The portfolio tends to be fairly concentrated, holding less than 40 names with the top 10 making up roughly half the fund. It is benchmark agnostic, allowing the manager to be able to take significant sector bets when the risk reward trade-off warrants it. Cash is a by-product of the stock selection process. As of January 31, cash was approximately 13% of the fund, down from recent months as some high quality, out of favour opportunities have emerged. The recent rally has made finding opportunities more challenging, but he believes that they are available off the beaten track.

Geographically, the fund is invested heavily in the U.S. and Canada, which combined make up less than half the fund. While avoiding direct exposure to the troubled euro zone, the fund has a 21% weighting in Switzerland and 9% in the UK.

The most recent MER for the fund is 2.68%, which while down from a year ago, is still higher than the category average. Another concern stems from the concentration. Concentration can be a double edged sword, helping to amplify gains, but can also amplify losses as stock specific risk increases in a more concentrated portfolio. The largest holding makes up nearly 10% of the fund.
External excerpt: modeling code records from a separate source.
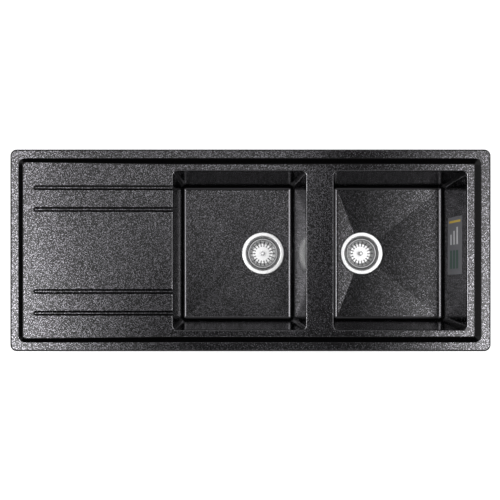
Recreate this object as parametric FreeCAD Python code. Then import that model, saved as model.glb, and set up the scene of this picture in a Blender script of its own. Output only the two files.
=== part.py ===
"""An inset double bowl kitchen sink with a drainer, cast in one piece, with its wastes, strainer baskets and
worktop clips.

Millimetres. The origin is the middle of the worktop cut-out, at the height of the worktop's top face, which
the underside of the sink's rim rests on. +X runs from the drainer to the bowls, +Y to the back and +Z up.
Each piece is written to parts/NAME.step.
"""

import FreeCAD, Part
import math
import os

V = FreeCAD.Vector
UP = V(0, 0, 1)

# ---------------------------------------------------------------- casting: rim, recessed deck and drainer
sink_length = 1190.0
sink_width = 500.0
rim_height = 10.0            # the rim's top above the worktop
rim_corner_radius = 16.0
rim_edge_round = 4.0
rim_underside_round = 1.0
cutout_margin = 10.0         # how far the rim overlaps the worktop's cut edge

recess_margin_left = 21.0    # flat rim, from the outer edge to where the recess starts
recess_margin_right = 24.0
recess_margin_sides = 22.0   # front and back
recess_corner_radius = 17.0
recess_corner_least = 1.0    # of the recess's corners, at its foot
recess_slope = math.radians(42.0)   # of the recess's sides, from level
recess_edge_round = 2.0
recess_foot_round = 3.0
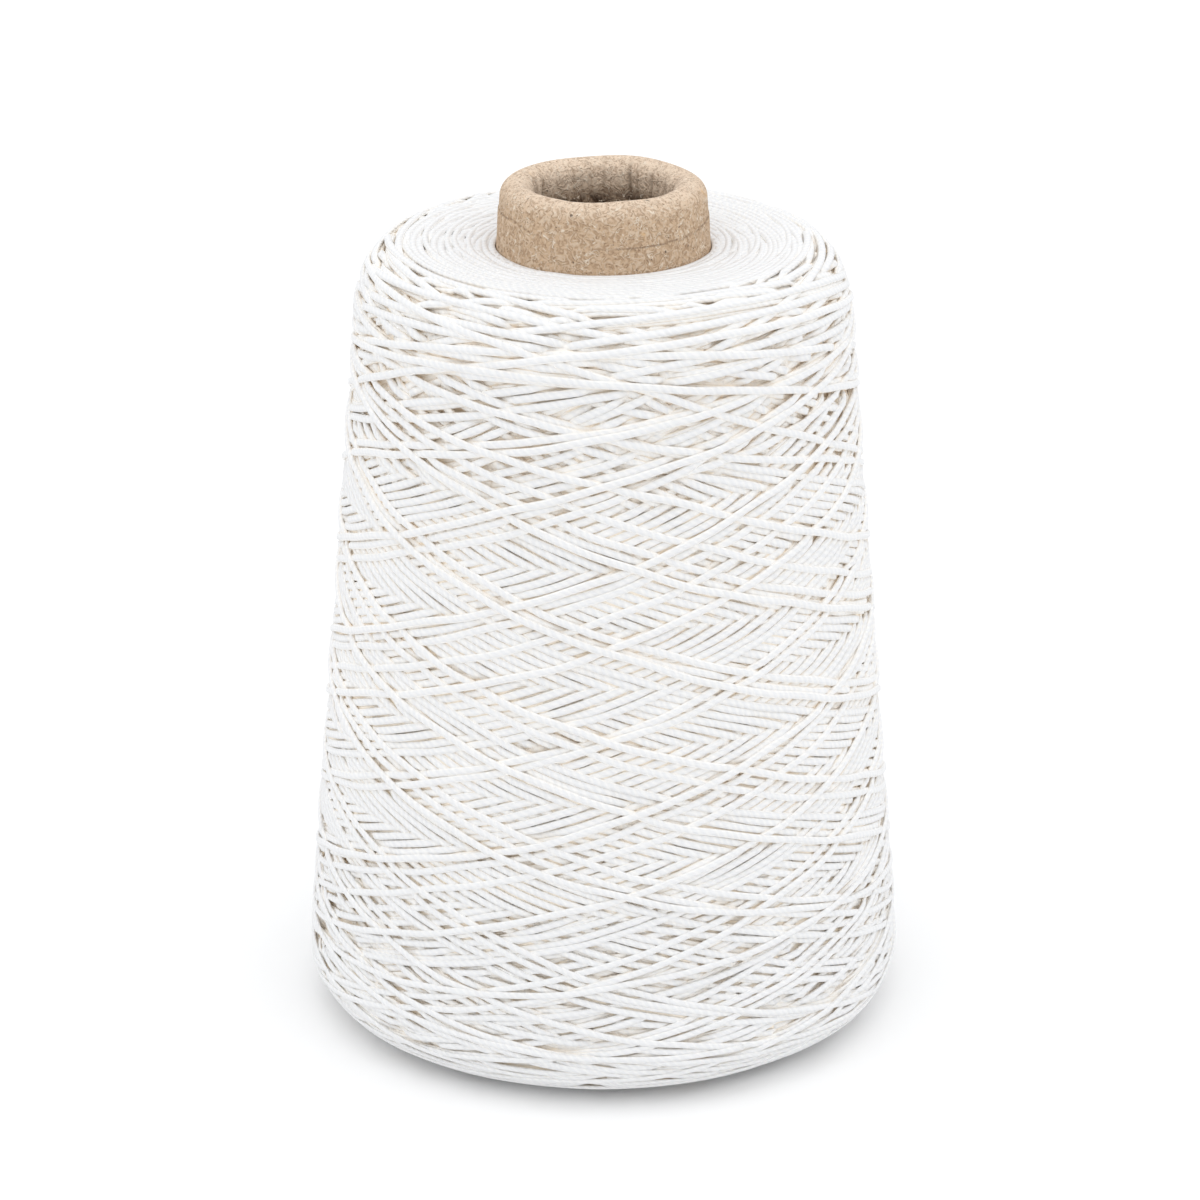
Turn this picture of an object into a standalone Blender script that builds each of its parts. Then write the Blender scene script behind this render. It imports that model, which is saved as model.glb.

The fund is heavily focused on tobacco stocks. The investment rationale is that the tobacco companies generate significant cash flow to investors. However, for those following an ethical screen in their portfolios will want to avoid this fund.

Another risk of the fund is key person risk, as most of the heavy lifting is done by David Winters. Were something to happen to him, investors would be impacted significantly.